Webアクセシビリティの重要性が、東日本大震災の発生前後で変化したわけではありません。しかし、それをひとつのきっかけとして、社会的に再度スポットが当てられたのは事実だと思います。これを機に、顧客企業様には改めてアクセシビリティ対応の必要性を認識し直していただければ幸いです。当社はWebアクセシビリティソリューションとして、アクセシビリティ対応における戦略と戦術の双方を支援するための各種サービスを提供、また専門のチームを備えています。お問い合わせ、ご相談等はお気軽にお寄せください。

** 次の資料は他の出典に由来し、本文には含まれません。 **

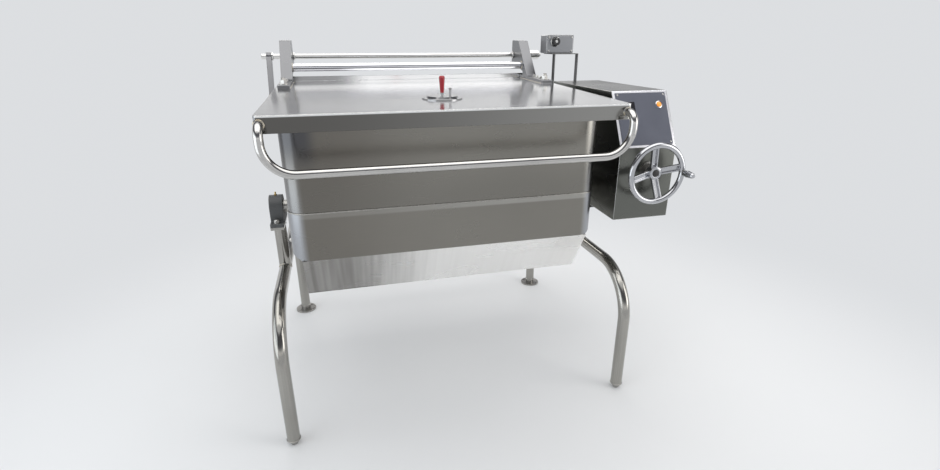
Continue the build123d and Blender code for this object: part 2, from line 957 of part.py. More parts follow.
def hand_wheel():
    """The dished wheel: a round rim, channel spokes and a hub."""
    rim_radius = (wheel_diameter - wheel_rim_thickness) / 2
    facing = Plane(origin=(wheel_x, wheel_rim_setback, wheel_height), x_dir=(1, 0, 0), z_dir=(0, -1, 0))
    wheel = facing * Torus(rim_radius, wheel_rim_thickness / 2)
    hub_front = wheel_rim_setback + wheel_dish - wheel_hub_length / 2
    wheel += rod_y(
        wheel_hub_diameter / 2, hub_front, hub_front + wheel_hub_length, wheel_x, wheel_height
    )
    half = wheel_spoke_width / 2
    channel = Polygon(
        (-half, 0),
        (half, 0),
        (half, wheel_spoke_depth),
        (half - wheel_spoke_rib, wheel_spoke_depth),
        (half - wheel_spoke_rib, wheel_spoke_web),
        (-half + wheel_spoke_rib, wheel_spoke_web),
        (-half + wheel_spoke_rib, wheel_spoke_depth),
        (-half, wheel_spoke_depth),
        align=None,
    )
    for number in range(wheel_spokes):
        angle = math.radians(wheel_spoke_turn + 360 / wheel_spokes * number)
        across = Vector(-math.sin(angle), 0, math.cos(angle))
        outward = Vector(math.cos(angle), 0, math.sin(angle))
        centre = Vector(wheel_x, wheel_rim_setback + wheel_spoke_depth / 2, wheel_height)
        inner = centre + outward * (wheel_hub_diameter / 4) + Vector(0, wheel_dish, 0)
        outer = centre + outward * rim_radius
        start = Plane(origin=inner, x_dir=across, z_dir=outer - inner)
        spoke = extrude(start * channel, amount=(outer - inner).length)
        wheel += spoke
    core = wheel_shaft_diameter / 2 + running_gap
    bore_front = hub_front + wheel_hub_nose
    return wheel - rod_y(core, bore_front, hub_front + wheel_hub_length, wheel_x, wheel_height)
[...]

以下余談になりますが、今から14年ほど前の昔、私はある特殊法人のWebサイトの運用に従事していました。ちょっとした事故が発生しますと、発表文や関連資料をWebで公開しなければならなかったのですが、なかには紙でしか存在しない原稿もあり、その場合には1枚1枚、フラットヘッドスキャナで画像に読み込んでは、PDFファイルに貼り付けるなどしていました。実に非効率的、かつ作成したPDFファイルも非アクセシブルなものでしたが、当時としてはそれが一刻も早く公開するための手段でした。昨今では、さすがに原稿が紙でしかないような状況は考えにくいですが……いかに公開を急ごうとも、それが「誰のための公開か」を忘れてはならないという点で、当時の経験は自分にとって良い教訓となっています。